I am also very interested in the power of the reflective mind, and how it is that we gain insight. The mind looks back upon itself, and it is constantly putting things together and figuring things out. With the helpful guidance of the Dhamma, the teachings of the Buddha, we have wonderful and precise pointers to help us know what to look at and to help analyze what we see. I guess you could say that in addition to seeing how virtue supports meditation.
I am also very interested in seeing how meditation grows into wisdom. In fact, I have begun working on a book of personal practice stories that describes how we slowly gather insight into the teachings.
The lay-monastic relationship is set up as an opportunity to regularly express the innate goodness of humanity.
One final question … how did you get your name and what does it mean?

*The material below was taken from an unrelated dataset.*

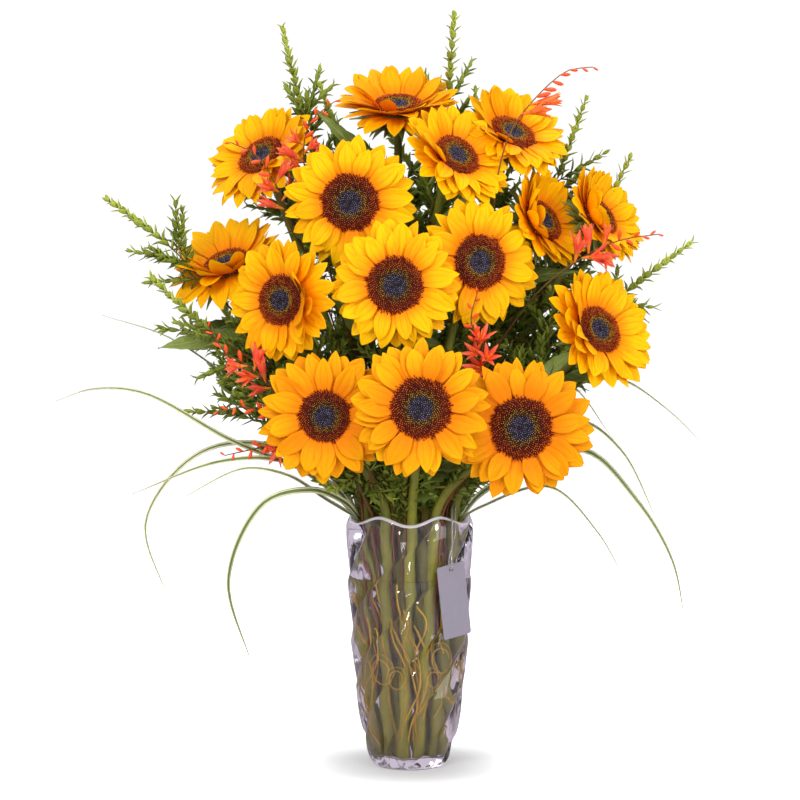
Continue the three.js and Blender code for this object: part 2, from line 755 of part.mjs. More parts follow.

The 1999 Monastic Retreat at IMS was a particularly moving experience for me. I felt as though my sense of commitment and faith in the Buddha’s teaching took a huge leap. At the end of the retreat I asked Ajahn Sucitto for a Pali name as a symbol of this deepening of faith. He gave me the name Taraniya, which means “one who makes a crossing over possible,” “the bridge builder,” “one who carries others over.” He said it was held by several arahants (all men, but that’s okay) whose pāramis [moral perfections] centered on either ferrying a Buddha across a flood or building a bridge. He also said that it is held by one who is steeped in greathearted Bodhisattva cultivations. Obviously, I have to grow into that part! But I do love having a Pali name. I think it has helped me a lot.